* Begin DATA PROVIDED *

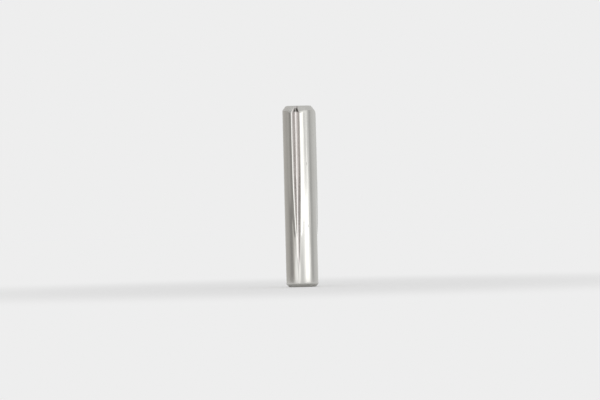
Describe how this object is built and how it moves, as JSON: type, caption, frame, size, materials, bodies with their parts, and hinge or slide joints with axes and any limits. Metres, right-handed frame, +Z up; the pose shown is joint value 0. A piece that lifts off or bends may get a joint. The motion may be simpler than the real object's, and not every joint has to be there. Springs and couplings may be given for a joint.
{
  "type": "grooved pin",
  "caption": "Solid steel grooved pin: chamfered round rod with tapered lengthwise grooves and raised lips for a press fit.",
  "frame": {"origin": "centre of the plain tail end face, which the pin stands on", "axes": "+Z up the pin's axis to the grooved head end, with one groove 10.7 degrees from -Y towards -X"},
  "size_m": [0.0041, 0.0042, 0.0222],
  "materials": {
    "bright_steel": "bright drawn steel, tumbled"
  },
  "bodies": {
    "root": {"grooved_pin": "bright_steel"}
  },
  "joints": []
}
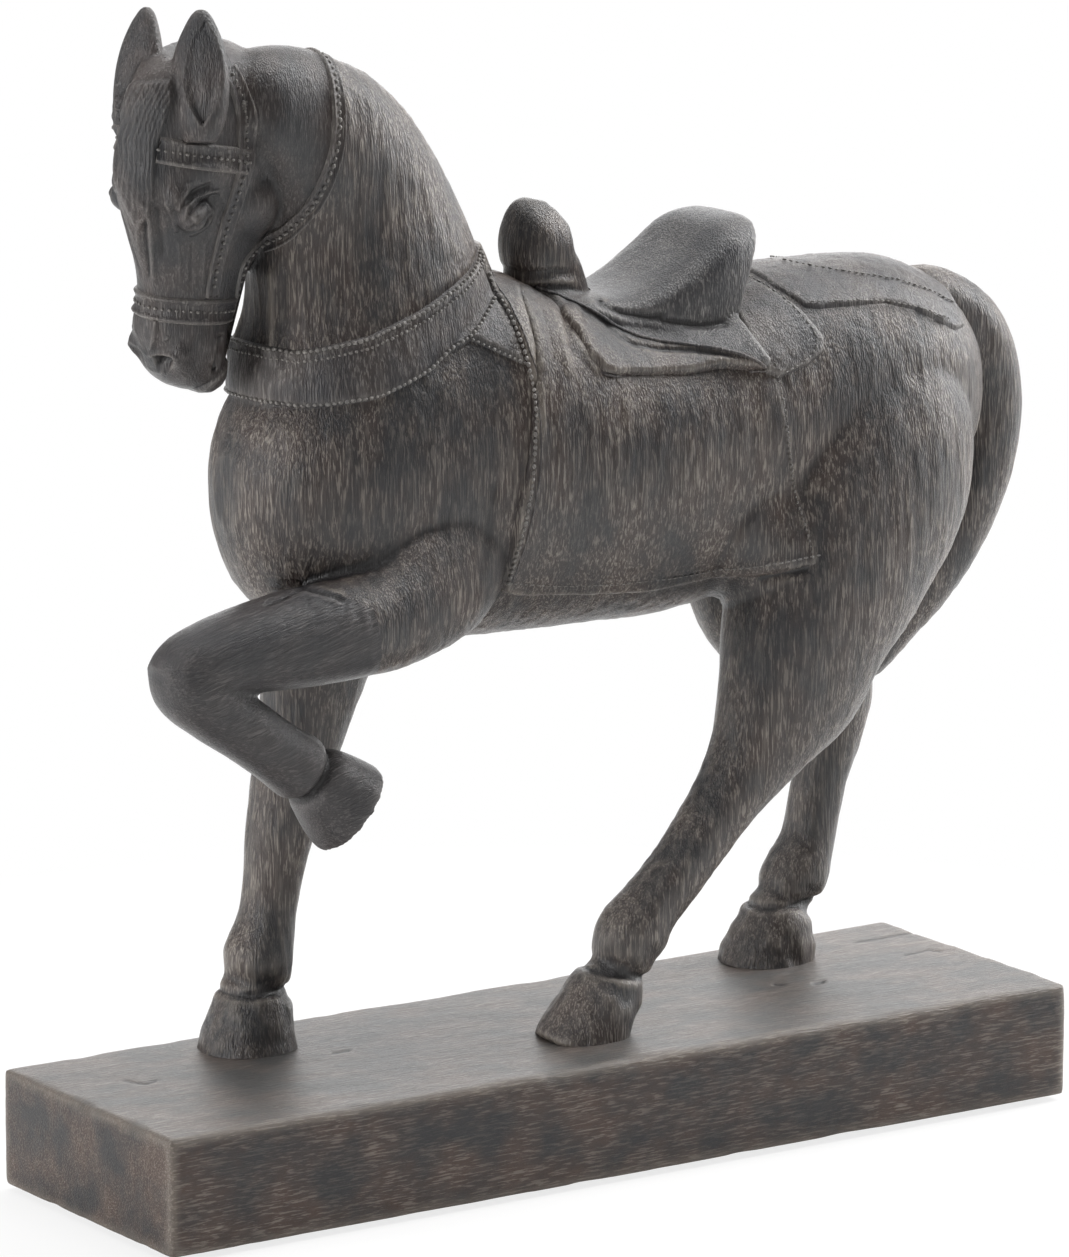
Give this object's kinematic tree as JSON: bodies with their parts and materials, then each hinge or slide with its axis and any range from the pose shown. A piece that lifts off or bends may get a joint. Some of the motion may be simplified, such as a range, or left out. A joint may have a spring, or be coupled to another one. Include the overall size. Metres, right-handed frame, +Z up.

* End DATA PROVIDED *

Hand back the material above in full, exactly as written.

### TASK RESPONSE
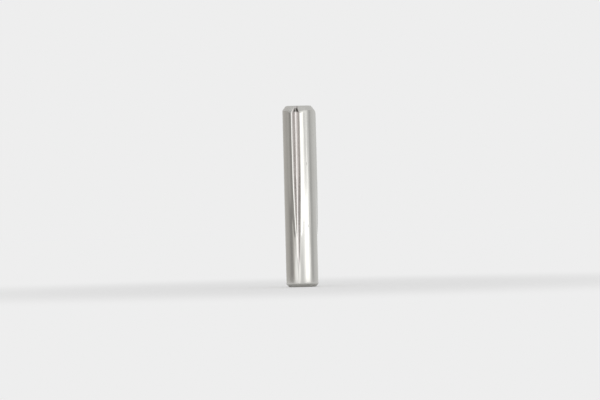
Describe how this object is built and how it moves, as JSON: type, caption, frame, size, materials, bodies with their parts, and hinge or slide joints with axes and any limits. Metres, right-handed frame, +Z up; the pose shown is joint value 0. A piece that lifts off or bends may get a joint. The motion may be simpler than the real object's, and not every joint has to be there. Springs and couplings may be given for a joint.
{
  "type": "grooved pin",
  "caption": "Solid steel grooved pin: chamfered round rod with tapered lengthwise grooves and raised lips for a press fit.",
  "frame": {"origin": "centre of the plain tail end face, which the pin stands on", "axes": "+Z up the pin's axis to the grooved head end, with one groove 10.7 degrees from -Y towards -X"},
  "size_m": [0.0041, 0.0042, 0.0222],
  "materials": {
    "bright_steel": "bright drawn steel, tumbled"
  },
  "bodies": {
    "root": {"grooved_pin": "bright_steel"}
  },
  "joints": []
}
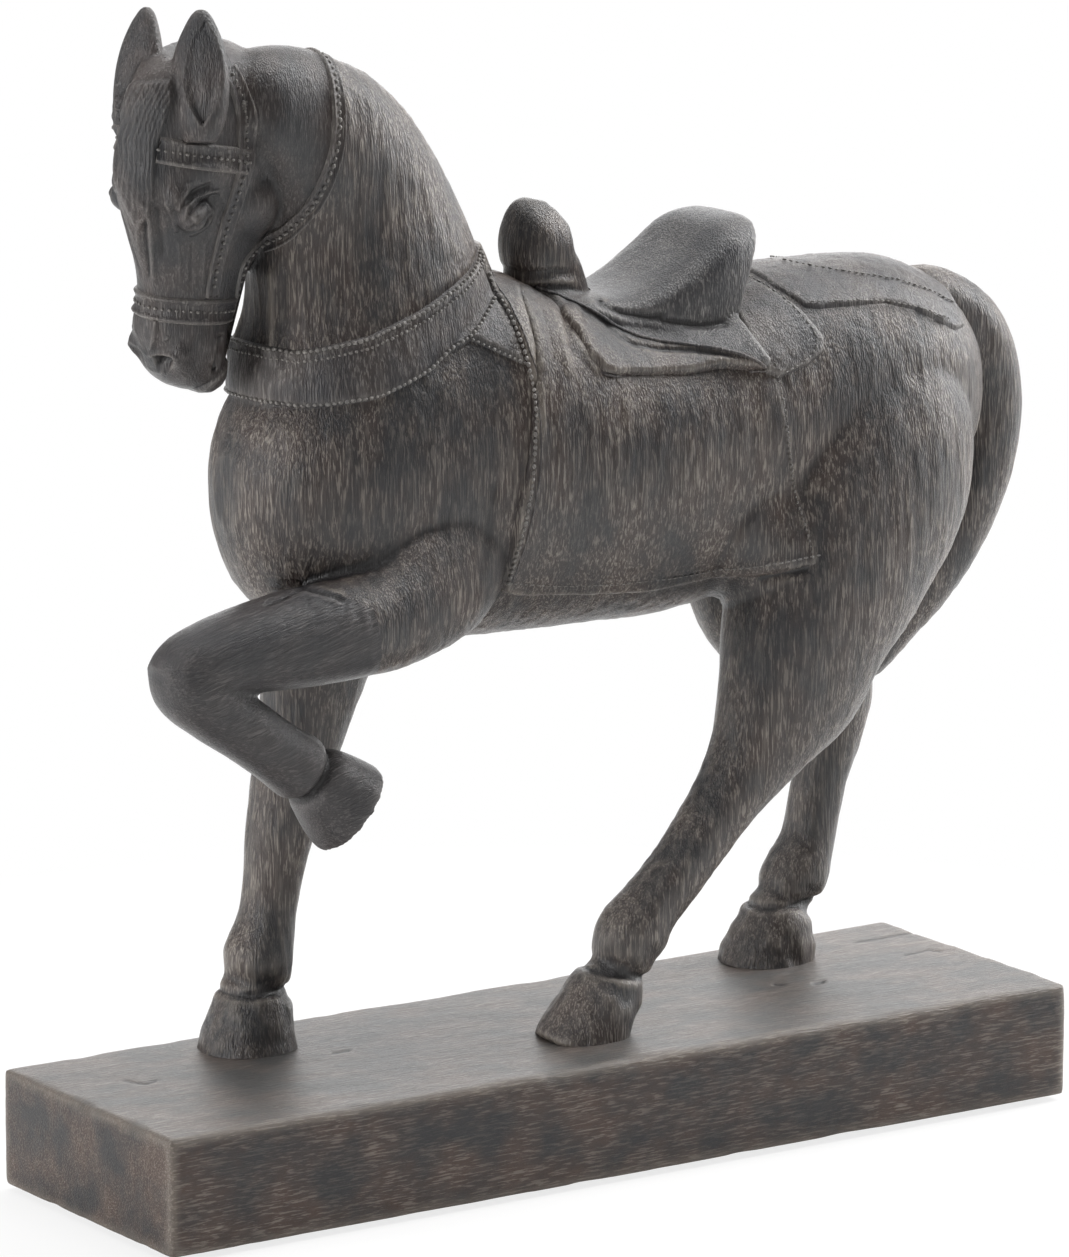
Give this object's kinematic tree as JSON: bodies with their parts and materials, then each hinge or slide with its axis and any range from the pose shown. A piece that lifts off or bends may get a joint. Some of the motion may be simplified, such as a range, or left out. A joint may have a spring, or be coupled to another one. Include the overall size. Metres, right-handed frame, +Z up.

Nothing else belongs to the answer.